As we were talking of what just happened the lights come up and the club closed, so outside amid the bustling and drunk crowd, as we are about to say goodbye, she introduces me to her friend Carlos. Wow. Shorty, but real cute. We hit it off well. I invite the two for coffee across the street. Carlos and I walk across to the cafe laughing and talking with Tralala following us pulling her panties outta her ass.
After some small talk and jokes, Carlos makes his intentions quite clear, as do I, looking into those big brown eyes. Luck has it, I live just four blocks away. We leave Tralala tottering on that corner, y'all. Sidewalk rushes beneath our feet. Keys jingle open the door. Clothes are flung off. Fingers glide over smooth skin, both pale white and Mexican brown. Tongues lick and suck...teeth bite. Carlos pushes me up against my credenza (Yes, I have a credenza, so what of it!) And spitting into his palm, lubes up his short thick penis- Ahhhhh! - with quick hard thrusts he lunges into me talking real dirty in Spanish and that drives me crazy. My face is pressed against the wall as he bites up my back, it hurts but feels so good. He's jacking me off as he's ramming into me and I can't help but cumming. He yanks me down onto the couch and throws my feet up over his shoulders and stabs it in. Pile driving his cock into me until he yanks it out and with hot spurts it shoots his semen across my stomach and chest. We kiss and then shower.
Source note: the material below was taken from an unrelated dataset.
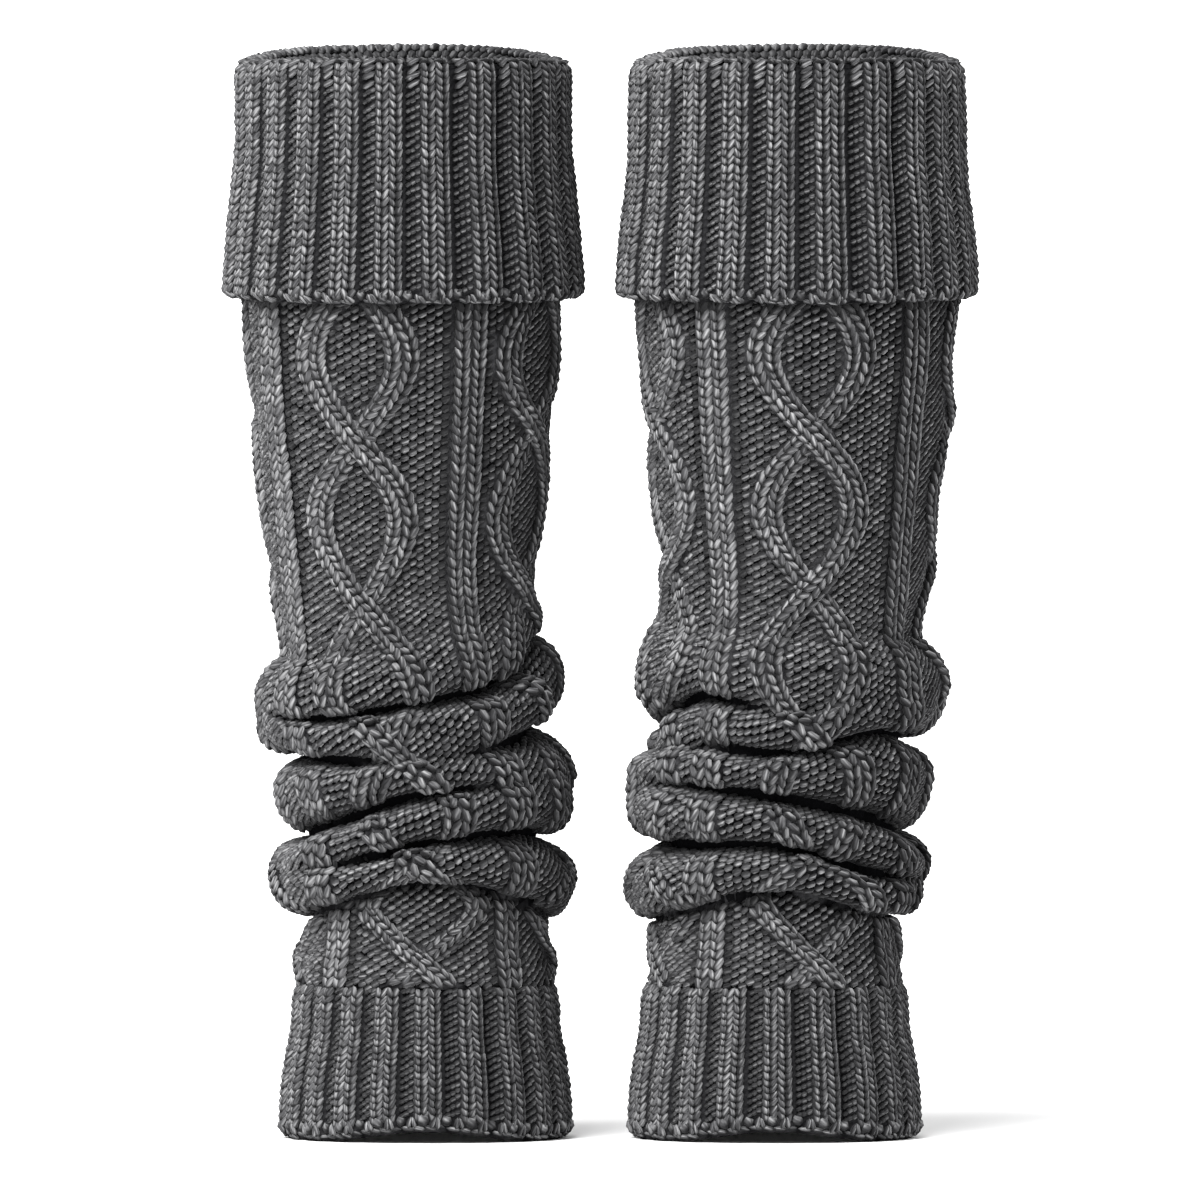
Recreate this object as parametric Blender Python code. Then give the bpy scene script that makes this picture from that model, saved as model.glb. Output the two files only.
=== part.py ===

Carlos gets dressed, at the door says thank you and hails a taxi home.
I put on Go With The Flow by Queens of the Stone Age and smoke a joint before I go to sleep.


rich said...

...not a drama queen but a princess.

ML said...

PRINCESO!!! jejeje!! you are too perfect ! :)

jjd said...


a drama princess?

u get into more fights than a burly straite man (sans credenza)

Jose said...

LOL Best Liza Minelli reference EVER.

katehopeeden said...

You seem to be swimming in men while I, dear friend, am experiencing one helluva drought.

But, I am glad you didn't bitch slap him back. Because then, "queen" (drama or otherwise), you would be.

Jay said...

Another great post, man. I love reading this site.